Once pairwise or ANOVA analyses are completed, the resulting outputs can be explored consistently across workflows using volcano plots, ANOVA volcano plots, and downstream visualization tools in the platform.

Filtering poorly expressed genes before differential expression

For transcriptomics workflows using limma-trend, we recommend using the filtered counts-per-million (CPM) dataset generated through the Normalization & Imputation workflow as described in the section above.

For workflows using edgeR or DESeq2, the original raw integer gene expression counts should be used directly as input. These pipelines include built-in low-count filtering based on edgeR’s filterByExpr method, which:

is design-matrix aware,
removes genes unlikely to achieve sufficient counts across the smallest condition group,
and uses default thresholds of:

min.count = 10
min.total.count = 15

The same filtering is applied before both edgeR and DESeq2 analyses to ensure results are generated from the same gene set.

DESeq2 additionally performs independent filtering during statistical testing.

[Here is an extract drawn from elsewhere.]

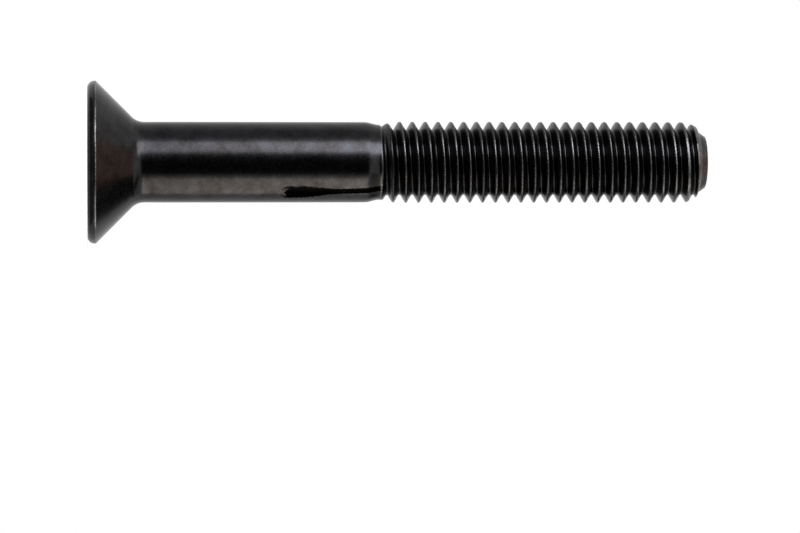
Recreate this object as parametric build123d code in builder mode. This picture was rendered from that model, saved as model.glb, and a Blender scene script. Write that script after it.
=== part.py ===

Genes with very low average normalized counts may therefore receive NA adjusted p-values if they are unlikely to contribute statistically significant discoveries.

Genes removed during filtering remain visible in output tables but appear with NA statistics.

Gene set enrichment analysis (GSEA)

GSEA using CAMERA (Wu and Smyth, 2012) is available for transcriptomics datasets. The workflow first performs differential expression analysis in the background and then uses the resulting test statistics as input for CAMERA. Currently, only the limma-trend method is supported for GSEA. Therefore, the input data for this analysis should be the filtered CPM dataset.